The effect of pH on phenol removal by peat soil was investigated by varying pH of the solution in between two and ten. The test results are shown in Fig. 7. The removal of phenol at pH lower than 2.0 is found to be marginal and less perhaps due to high H+ concentration retards the adsorption process. The removal efficiency increases with the increase of pH from 2 to 6 and then found to be decreased with further increase of pH in the solution. So, pH 6 was considered as optimum pH level in the present study. A similar observation was reported by Viraraghavan and Maria Alfaro (1998) in their study on phenol adsorption using soil media.

Fig. 7
figure 7

Effect of pH for phenol removal; adsorbent dose = 200 g/L, initial phenol concentration = 10 mg/L, contact time = 6 h

Adsorption kinetics

Kinetic studies were conducted in a series of 250 ml glass stoppered flask with 100 mL solution with initial phenol concentration of 10 mg/L and the adsorbent dose of 200 g/L at pH  6 for an equilibrium time of 6 h.
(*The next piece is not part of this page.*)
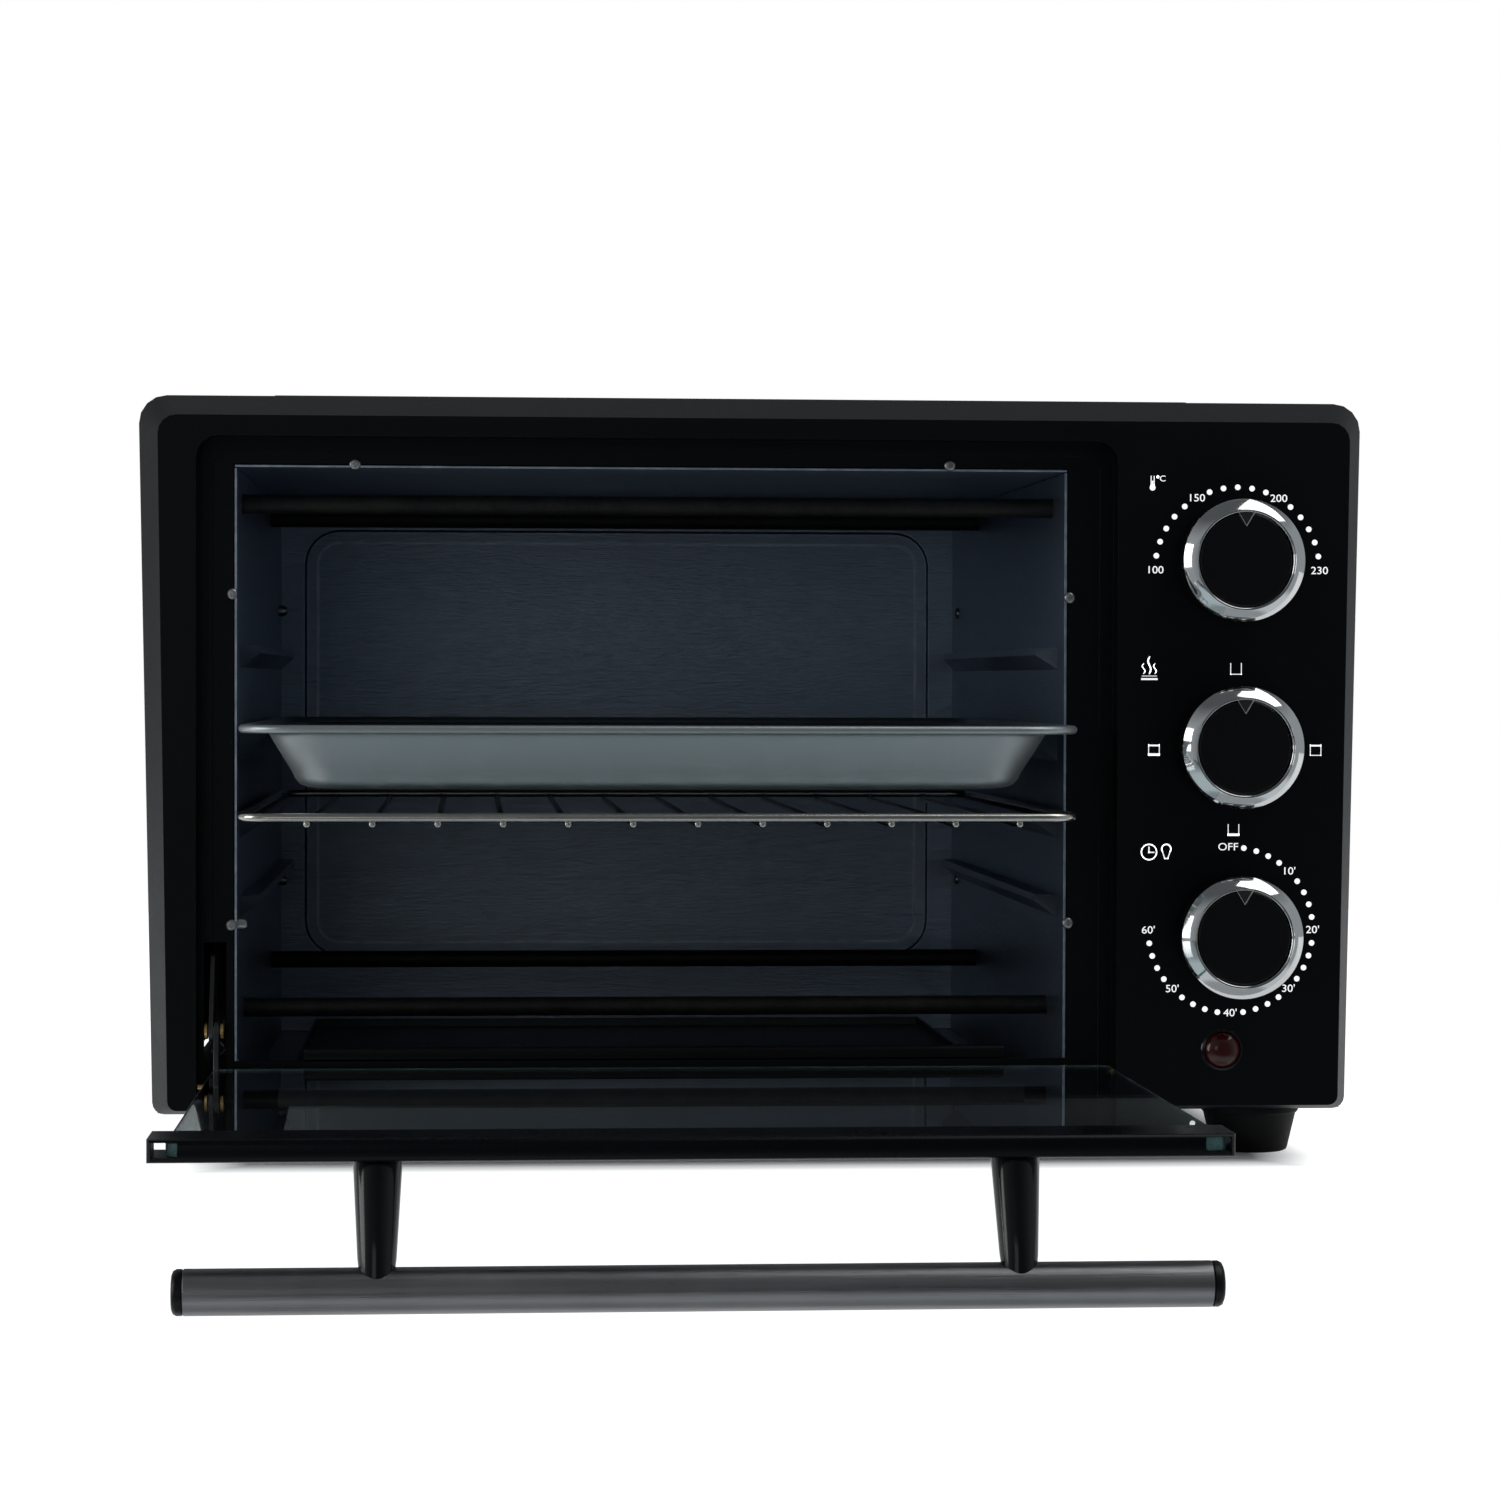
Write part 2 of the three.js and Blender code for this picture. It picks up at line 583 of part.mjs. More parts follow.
// The folded steel channel on the door's free edge. A window near each end shows the glass.
function topChannel() {
  const { left, right, z0, z1, rear, front } = channel;
  const wall = 1.3;
  const profile = rounded([[rear, z0], [rear, z1], [front, z1], [front, z0]], [0, 0, 1.6, 1.6], 3);
  const slot = block(left + wall, right - wall, front + wall, rear + 1, glass.z0 - gap, glass.z1 + gap);
  const ends = [[left - 1, left + 2], [right - 2, right + 1]].map(([x0, x1]) => (
    block(x0, x1, front + 12, rear + 1, glass.z0 - gap, glass.z1 + gap)
  ));
  const windows = [[left + wall, left + 8.4], [right - 8.4, right - wall]].map(([x0, x1]) => (
    block(x0, x1, front - 1, front + 2, glass.z0, glass.z1)
  ));
  const plan = alongZ(rectangle(left, right, front, rear, [channel.corner, channel.corner, 0, 0], 3), z0, z1);
  return alongX(profile, left, right).intersect(plan).subtract(join([slot, ...ends, ...windows]));
}
add('door_top_channel', topChannel(), 'blackPaint');

const rail = { left: -173.3, right: 112.6, y0: -20, y1: -3, z0: 25, z1: glass.z0 - gap };
function hingeRail() {
  const lug = { x0: 110.6, x1: rail.right, radius: 4 };
  const strip = block(rail.left, rail.right, rail.y0, rail.y1, rail.z0, rail.z1);
  const ear = join([
    pinX(lug.x0, lug.x1, pivot.y, pivot.z, lug.radius, 20),
    block(lug.x0, lug.x1, rail.y1 - 1, pivot.y, rail.z0, rail.z1 - gap),
  ]);
  return join([strip, ear]).subtract(pinX(lug.x0 - 1, lug.x1 + 1, pivot.y, pivot.z, pivot.pin + running));
}
add('door_hinge_rail', hingeRail(), 'blackPaint');

const lever = { x0: -175.2, x1: -173.6 };
const link = { x0: -176.9, x1: -175.5 };
function hingeLever() {
  const { x0, x1 } = lever;
  const arm = Manifold.hull([
    pinX(x0, x1, pivot.y, pivot.z, 4, 20),
    pinX(x0, x1, rivet.y, rivet.z, 3.6, 20),
  ]);
  const toe = block(x0, x1, rail.y0, pivot.y, rail.z0, rail.z1 - gap);
  return join([arm, toe]).subtract(join([
    pinX(x0 - 1, x1 + 1, pivot.y, pivot.z, pivot.pin + running),
    pinX(x0 - 1, x1 + 1, rivet.y, rivet.z, rivet.radius + running),
  ]));
}
function stayLink() {
  const { x0, x1 } = link;
  const plate = Manifold.hull([
    pinX(x0, x1, rivet.y, rivet.z, 3.6, 20),
    pinX(x0, x1, stay.endY, stay.endZ, 2.8, 20),
  ]);
  return plate.subtract(join([
    pinX(x0 - 1, x1 + 1, rivet.y, rivet.z, rivet.radius + running),
    pinX(x0 - 1, x1 + 1, stay.endY, stay.endZ, 1.2, 10),
  ]));
}
function stayRivet() {
  return join([
    pinX(link.x0 - gap - 1.2, link.x0 - gap, rivet.y, rivet.z, 2.9, 16),
    pinX(link.x0 - gap - 1, lever.x1 + gap + 1, rivet.y, rivet.z, rivet.radius, 16),
    pinX(lever.x1 + gap, lever.x1 + gap + 1.2, rivet.y, rivet.z, 2.9, 16),
  ]);
}
add('door_hinge_lever', hingeLever(), 'plate');
add('door_stay_link', stayLink(), 'plate');
add('door_stay_rivet', stayRivet(), 'brass');
add('left_hinge_pin', pinX(nest.left + gap, lever.x1 + 1, pivot.y, pivot.z, pivot.pin), 'brass');
add('right_hinge_pin', pinX(rail.right - 3.2, nest.right - gap, pivot.y, pivot.z, pivot.pin), 'brass');
add('door_spring', pinY(spring.y0, spring.y1, spring.x, spring.z, spring.radius, 12), 'plate');

for (const place of ['left', 'right']) {
  const x = posts[place];
  const root = alongZ(circle(x, posts.rootY, posts.rootRadius), channel.z0 - gap - 1, channel.z0 - gap);
  const tip = alongZ(circle(x, bar.y, posts.tipRadius), bar.z, bar.z + 1);
  const seat = pinX(x - 10, x + 10, bar.y, bar.z, bar.radius + gap, 24);
  const under = block(x - 10, x + 10, bar.y - 15, bar.y + 15, bar.z - 5, bar.z + 2);
  add(`${place}_handle_post`, Manifold.hull([root, tip]).subtract(join([seat, under])), 'plastic');
}
add('handle_bar', pinX(
  bar.left + bar.cap + gap, bar.right - bar.cap - gap, bar.y, bar.z, bar.radius, 24,
), 'brushed');
for (const [place, inner, outer] of [
  ['left', bar.left + bar.cap, bar.left],
  ['right', bar.right - bar.cap, bar.right],
]) {
  const [a, b] = [Math.min(inner, outer), Math.max(inner, outer)];
  const edge = outer < inner ? [a + 1, b] : [a, b - 1];
  add(`${place}_handle_cap`, Manifold.hull([
    pinX(a, b, bar.y, bar.z, bar.radius - 1, 24),
    pinX(...edge, bar.y, bar.z, bar.radius, 24),
  ]), 'plastic');
}

// The part's origin is under the middle of its bounding box, at the height of the handle,
// which hangs lowest while the door is open.
const deepest = casing.y1 + 9.3;
assembly.position.set(0, -(bar.y - bar.radius + deepest) / 2, bar.radius - bar.z);

export default assembly;
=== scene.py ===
import json
import math

import bmesh
import bpy
from mathutils import Matrix, Vector

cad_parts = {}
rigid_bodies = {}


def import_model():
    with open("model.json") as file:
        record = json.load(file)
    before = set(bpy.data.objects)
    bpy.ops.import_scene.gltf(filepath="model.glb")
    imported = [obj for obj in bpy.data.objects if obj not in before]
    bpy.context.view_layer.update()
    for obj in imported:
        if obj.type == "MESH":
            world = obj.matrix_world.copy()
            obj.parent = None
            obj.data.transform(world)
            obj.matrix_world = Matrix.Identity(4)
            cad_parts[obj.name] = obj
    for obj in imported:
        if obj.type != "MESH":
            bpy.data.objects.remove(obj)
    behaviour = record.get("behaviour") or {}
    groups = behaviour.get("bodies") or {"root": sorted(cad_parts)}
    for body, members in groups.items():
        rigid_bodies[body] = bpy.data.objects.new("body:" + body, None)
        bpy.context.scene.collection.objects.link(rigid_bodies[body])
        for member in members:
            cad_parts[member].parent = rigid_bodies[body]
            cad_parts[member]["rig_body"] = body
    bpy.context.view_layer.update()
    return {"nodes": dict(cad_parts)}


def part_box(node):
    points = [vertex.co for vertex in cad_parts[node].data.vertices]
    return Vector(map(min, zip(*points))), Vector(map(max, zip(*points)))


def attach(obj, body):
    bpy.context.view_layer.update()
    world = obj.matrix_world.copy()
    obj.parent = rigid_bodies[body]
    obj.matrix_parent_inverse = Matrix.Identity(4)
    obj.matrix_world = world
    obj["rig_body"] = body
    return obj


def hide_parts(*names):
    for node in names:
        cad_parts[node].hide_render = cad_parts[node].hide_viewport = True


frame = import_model()
scene = bpy.context.scene
print("packed parts loaded")

# The oven's own frame in millimetres: X right, Y into the oven from its front face,
# Z up from the underside of its feet.
mm = 0.001
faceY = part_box("front_bezel")[0].y
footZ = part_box("front_left_foot")[0].z
ovenFrame = Matrix.Translation((0, faceY, footZ)) @ Matrix.Scale(mm, 4)

# camera: its place in the oven's frame, its angles in radians, and its lens in millimetres

camera = {"place": (-93.34, -1253.56, 156.31), "yaw": 0.07187, "pitch": 0.01738, "roll": 0.00246,
          "lens": 93.4, "sensor": 36, "near": 0.05, "far": 30}


def makeCamera():
    lens = bpy.data.cameras.new("camera")
    lens.lens = camera["lens"]
    lens.sensor_width = camera["sensor"]
    lens.clip_start, lens.clip_end = camera["near"], camera["far"]
    yaw, pitch, roll = camera["yaw"], camera["pitch"], camera["roll"]
    level = math.cos(pitch)
    ahead = Vector((math.sin(yaw) * level, math.cos(yaw) * level, -math.sin(pitch)))
    right = Vector((math.cos(yaw), -math.sin(yaw), 0))
    up = right.cross(ahead)
    tilt = Matrix.Rotation(roll, 3, -ahead)
    turned = Matrix((tilt @ right, tilt @ up, -ahead)).transposed()
    eye = bpy.data.objects.new("camera", lens)
    eye.matrix_world = Matrix.Translation(ovenFrame @ Vector(camera["place"])) @ turned.to_4x4()
    scene.collection.objects.link(eye)
    scene.camera = eye


makeCamera()
print("camera set")

# shader node groups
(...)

Phenol adsorption on peat soil with respect to reaction time was analyzed using the three kinetic models mentioned above. The results as shown in Figs. 8 and 9 are for pseudo-first-order, pseudo-second-order and inter particle diffusion model, respectively. Table 3 exhibits the adsorption kinetic parameters. According to R 2, RMSE, and MAPE values, it can be depicted that the pseudo-first-order kinetic model (R 2 = 0.99, RSME = 0.7977, and MAPE = 6.25 %) explains the experimental data better than pseudo-second-order kinetic model (R 2 = 0.98, RSME = 1.0609, and MAPE = 5.46 %) and inter particle diffusion model (R 2 = 0.70, RSME = 3.8513, and MAPE = 20.85 %).

Fig. 8
figure 8

Pseudo-first-order and pseudo-second-order kinetic plot of phenol adsorption on peat soil (adsorbent dose = 200 g/L, initial phenol concentration = 10 mg/L, pH  6)

Fig. 9
figure 9

Inter particle diffusion plot of phenol adsorption on peat soil (adsorbent dose = 200 g/L, initial phenol concentration = 10 mg/L, pH  6)

From the Fig. 9, it can be attributed that external surface adsorption or instantaneous adsorption occurs up to 2.5 h1/2 and thereafter adsorption becomes gradual. This indicated that the inter particle diffusion is rate controlled but there was some control of boundary layer as it can be seen from the value of C.
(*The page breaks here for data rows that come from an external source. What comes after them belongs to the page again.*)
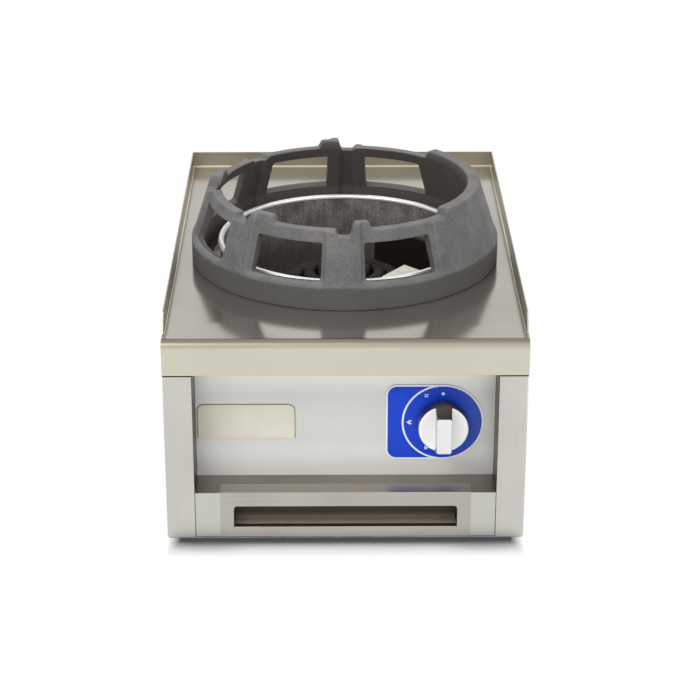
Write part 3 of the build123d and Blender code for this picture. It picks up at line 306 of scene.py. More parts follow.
@dataclass(frozen=True)
class FoldedTop:
    """Work top in one sheet: level top, splash guards, crease, bullnose and front lip."""

    top: str = "#b7b4ac"
    guard: str = "#a39c8d"
    rear: str = "#bfb6a1"
    crease: str = "#7d7665"
    nose: str = "#8a8270"
    lip: str = "#cfcbba"
    level: float = 245 * MM
    front: float = -300 * MM
    roughness: float = 0.15
    dull: float = 0.30

    def material(self, name: str) -> bpy.types.Material:
        """Build the material."""
        g = ShaderGraph(name)
        grain = g.noise(g.coordinates((900.0, 5.0, 900.0)), 1.0, 2.0)
        across = g.noise(g.coordinates((5.0, 900.0, 900.0)), 1.0, 2.0)
        cloud = g.noise(g.coordinates(), 9.0, 3.0)
        height, depth = g.place("Z"), g.place("Y")
        guard = g.between(height, self.level + 0.2 * MM, self.level + 1.0 * MM)
        lip = g.between(height, self.level - 1.0 * MM, self.level - 9.0 * MM)
        nose = g.between(depth, self.front + 9.5 * MM, self.front + 8.0 * MM)
        crease = g.times(g.between(depth, self.front + 11.0 * MM, self.front + 9.5 * MM),
                        g.between(depth, self.front + 6.5 * MM, self.front + 7.5 * MM))
        colour = g.mix(g.times(cloud, 0.35), self.top, self.nose)
        # painted light and shade on the one sheet: darker nose and crease, paler front lip
        colour = g.mix(nose, colour, self.nose)
        colour = g.mix(lip, colour, self.lip)
        colour = g.mix(crease, colour, self.crease)
        # painted light: the upstands take a tone by which way they face
        upstand = g.mix(g.facing(TO_COOK), self.guard, self.rear)
        colour = g.mix(guard, colour, upstand)
        shade = g.blend(cloud, 0.6, across)
        colour = g.mix(g.between(shade, 0.40, 0.75, 0.0, 0.10), colour, "#6f695d")
        dull = g.math("MAXIMUM", guard, nose)
        rough = g.math("ADD", self.roughness, g.times(dull, self.dull - self.roughness))
        g.surface(Base_Color=colour, Metallic=0.86, Roughness=rough, Normal=g.bump(grain, 0.0000015))
        return g.material


@dataclass(frozen=True)
class StainedSteel:
    """Heat-stained wall of the burner well: mottled, with light upright streaks and bright specks that are
    partly stain and partly painted reflection.
    """

    dark: str = "#77716f"
    light: str = "#b3aea9"
    speck: str = "#dad6d0"
    deep: str = "#6d675e"
    black: str = "#2c2620"
    rim: float = 269 * MM
    centre: float = -31.5 * MM
    dark_quarter: tuple[float, float] = (-40.0, 73.8)
    roughness: float = 0.42

    def material(self, name: str) -> bpy.types.Material:
        """Build the material."""
        g = ShaderGraph(name)
        here = g.coordinates()
        streak = g.noise(g.coordinates((330.0, 330.0, 22.0)), 1.0, 3.0, 0.6)
        patch = g.noise(here, 26.0, 4.0, 0.6)
        speck = g.noise(here, 620.0, 2.0, 0.7)
        # light upright streaks and bright specks: partly stain, partly painted reflection
        tone = g.blend(streak, 0.35, patch)
        colour = g.mix(g.between(tone, 0.36, 0.62), self.dark, self.light)
        bright = g.times(g.between(speck, 0.52, 0.64), g.between(tone, 0.44, 0.60))
        colour = g.mix(g.times(bright, 0.85), colour, self.speck)
        dim = g.times(g.between(speck, 0.48, 0.38), 0.45)
        colour = g.mix(dim, colour, self.black)
        height = g.place("Z")
        # painted shade: darker lower down the well
        deep = g.between(height, self.rim - 30 * MM, self.rim - 70 * MM, 0.0, 0.75)
        colour = g.mix(deep, colour, self.deep)
        # near-black quarter behind the pilot, with a sharp edge
        angle = g.math("ARCTAN2", g.math("SUBTRACT", g.place("Y"), self.centre), g.place("X"))
        edges = [math.radians(a) for a in self.dark_quarter]
        darkening = g.times(g.between(angle, edges[1] + 0.012, edges[1]),
                      g.between(angle, edges[0] - 0.2, edges[0] + 0.2))
        darkening = g.times(darkening, g.between(height, self.rim - 42 * MM, self.rim - 48 * MM))
        colour = g.mix(darkening, colour, self.black)
        g.surface(Base_Color=colour, Metallic=0.55, Roughness=self.roughness,
                  Normal=g.bump(speck, 0.00004, 0.6))
        return g.material


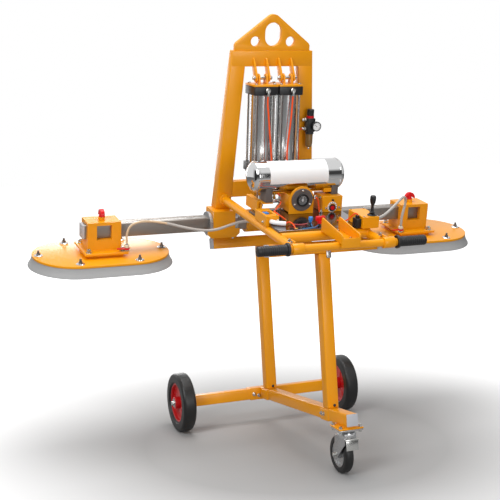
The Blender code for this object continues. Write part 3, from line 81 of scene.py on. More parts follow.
# Where pieces stand in those frames; pairs stand at plus and minus x
WHEEL_X, HOUSING_X, PAD_X = 0.396, 0.205, 0.742
CYLINDER_X, CYLINDER_PIN = 0.0575, (-0.038, 0.738)      # the pin's y and z
CYLINDER_LEAN = math.radians(-3.0748)
CRANK_RADIUS, CRANK_ANGLE = 0.110, math.radians(52)
JOYSTICK, FLOW_KNOB, VENT_VALVE = (0.200, -0.625), (-0.030, -0.545), (0.000, -0.570)

LINE_RADIUS = 0.003           # of the orange air lines on the deck
DIAL_START = 225              # degrees from +X where the gauges' scales begin
HOSE_STEPS = 12               # points between two points of a hose's route


class Side(Enum):
    """Side of the lifter, seen from the handle."""

    LEFT = -1
    RIGHT = 1

    @property
    def sign(self) -> int:
        """Direction of the side along X."""
        return self.value

    @property
    def word(self) -> str:
        """The side's name in piece and body names."""
        return self.name.lower()


def linear(colour: str) -> tuple:
    """Turn an sRGB hex colour to linear.

    Args:
        colour: The colour as "#RRGGBB".

    Returns:
        The linear colour with an alpha of 1.
    """
    values = [int(colour[i:i + 2], 16) / 255 for i in (1, 3, 5)]
    return (*(v / 12.92 if v <= 0.04045 else ((v + 0.055) / 1.055) ** 2.4 for v in values), 1.0)


def add_node(tree: bpy.types.NodeTree, kind: str, settings: Optional[dict] = None,
             links: Optional[dict] = None) -> bpy.types.Node:
    """Add a node with its settings and links.

    Args:
        tree: The node tree.
        kind: The node's type.
        settings: Values of its properties, or of its inputs by their names or places.
        links: The output that each input, named or counted, is joined to.

    Returns:
        The new node.
    """
    node = tree.nodes.new(kind)
    for key, value in (settings or {}).items():
        if isinstance(key, int) or key in node.inputs:
            node.inputs[key].default_value = value
        else:
            setattr(node, key, value)
    for key, output in (links or {}).items():
        tree.links.new(output, node.inputs[key])
    return node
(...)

Application of mathematical models for prediction of breakthrough curves and determination of model kinetic parameters

The experimental results as obtained in adsorption columns of three different soil bed heights (5, 10, and 15 cm) at an initial influent concentration (10 mg/L) and initial solution pH (6.0) were applied to the four mathematical models (Adams–Bohart, Thomas, Yoon–Nelson, and Wolborska) and the corresponding kinetic coefficients were determined using nonlinear regression analysis. The predicted and experimental breakthrough curves with respect to bed height are shown in Fig. 10 and Table 4 illustrates the values of kinetic coefficients for each model used. To assess the prediction performance each model, the values of R 2, RMSE, and MAPE are also depicted in Table 4. Higher values of R 2 and lower values of RMSE, MAPE indicate a good fit of the model. By comparing the statistical parameters in Table 4, it is clear that the Thomas model adequately reproduces the experimental results for different bed height used.

Fig. 10
figure 10

Comparison of the predicted and experimental breakthrough curves obtained in adsorption columns at different bed heights at an influent phenol concentration of 10 mg/L, initial solution pH 6.0 and flow rate 1 ml/min according to studied models for phenol adsorption by peat soil. a Bed height = 5 cm; b bed height = 10 cm; c bed height = 15 cm

Table 4 Different kinetic parameters estimated from different models using nonlinear regression analysis of column studies

Conclusions

The present investigation demonstrated that peat soil can be used as adsorbent for removal of phenolic compound in contaminated groundwater. Under optimized condition, 42 % removal could be obtained for a soil dose of 200 g/L with an initial concentration of 10 mg/L of phenol. The equilibrium time of batch study was found to be 6 h at optimum pH level of 6.0. Kinetic analysis was performed with different nonlinear equations as proposed by various scientists and adsorption trend followed pseudo first order reaction kinetics. In the column experiment breakthrough time was found to be 6 h for smaller height of soil bed, however, the removal was significantly improved at greater height. The column experiment data were fitted in Adams–Bohart, Thomas, Yoon–Nelson, and Wolborska model to determine the kinetic parameter of the models using nonlinear regression technique. The Thomas model was found best fit for the column breakthrough results based on the highest coefficient of determination, R 2 = 0.99 and lower error values. The experimental results were also analyzed using Langmuir and Freundlich and Redlich–Peterson isotherms. Most of the isotherm models are reasonably agreeable to the test data with higher coefficients of determinations and lower error values. However, the Langmuir isotherm model provided the best fit of the test data based on the highest coefficient of determination, R 2 (0.91), lower RMSE (1.6625), and MAPE (13.15 %) values which signifies a monolayer adsorption phenomenon exists between peat soil and solute as phenol. The adsorption capacity of peat soil was determined as 42.624 mg/kg. It is also suggested that necessary laboratory and pilot plant scale studies would be undertaken in future to validate the different parameters as considered to apply in real life wastewater.